All but one company on the list (Stelco Holdings Inc.) committed to aligning disclosures with the Task Force on Climate-Related Financial Disclosure or have publicly supported the organization.

Over half of the companies have not implemented a net-zero greenhouse gas (GHG) emissions target by 2050 or earlier. Only 44 per cent have such an ambition or a partial plan.

Air Canada, Canadian National Railway Co., Canadian Pacific Kansas City Ltd., Empire Company Ltd. and TransAlta Corp. made the list of companies that have a 2050 net-zero commitment.  

Thomas interpreted the number for the 2050 net-zero target as a positive sign. “We have a lot of companies who’ve recognized the long-term challenge and made net-zero 2050 targets. So we know where we need to get to in the long-run,” he said.

When it comes to GHG reduction targets, no company has a short-term goal that aligns with the most ambitious Paris Agreement target of holding global warming to 1.5 C. Thirty-seven per cent of companies have partial targets.

The benchmark indicates progress on a medium-term GHG reduction target, with 12 per cent having such a goal and 66 per cent with a partial plan. But in the long-term, the numbers fall to five per cent having a target and 41 per cent maintaining a partial goal.

Actions from companies

Tangible actions tend to be lacking from the benchmark companies.

Only seven per cent were named as having a decarbonization strategy (Enbridge, First Quantum Minerals Ltd, GFL Environmental Inc.), with 61 per cent lacking a decarbonization strategy.

No company has explicitly aligned its capital expenditures to its disclosed climate target, and only five per cent are partially aligned with a just transition.

Despite some significant absences of actions, Thomas said the benchmark is not intended to punish companies. Some companies may not yet feel confident about publicly disclosing their investments.

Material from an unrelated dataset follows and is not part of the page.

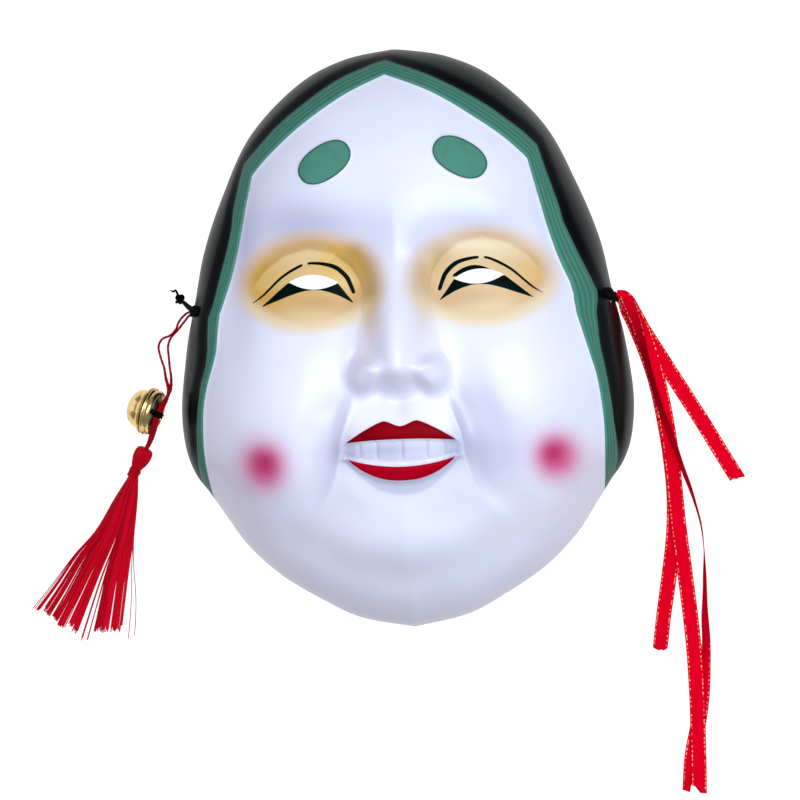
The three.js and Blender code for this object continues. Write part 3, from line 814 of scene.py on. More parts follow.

“A benchmark isn’t supposed to be a report card where someone can get sent to the principal’s office for not doing well on it,” he said. Rather, it is a guide for dialogue on the important topics for investors, where the position of the company stands now and how to use the benchmark as a guide for action.

To date, the benchmark has already prompted companies to make progress, Thomas noted, giving the example of guiding Metro to its medium-term climate target aligned with the Paris Agreement.

Areas for improvement

The easiest starting point for improvement stems from a company’s governance, Thomas said. The benchmark shows 98 per cent of the companies are partially or sufficiently meeting the standard for climate governance.

He said it is key to ensure the corporate board is equipped, knowledgeable and committed to addressing climate risk. Steps can include setting up board committees and board education to understand climate change as a systemic risk. Once the governance is established, then the company can move toward target setting and capital allocation, he added.

“If you get the governance right, a lot more can flow from that.”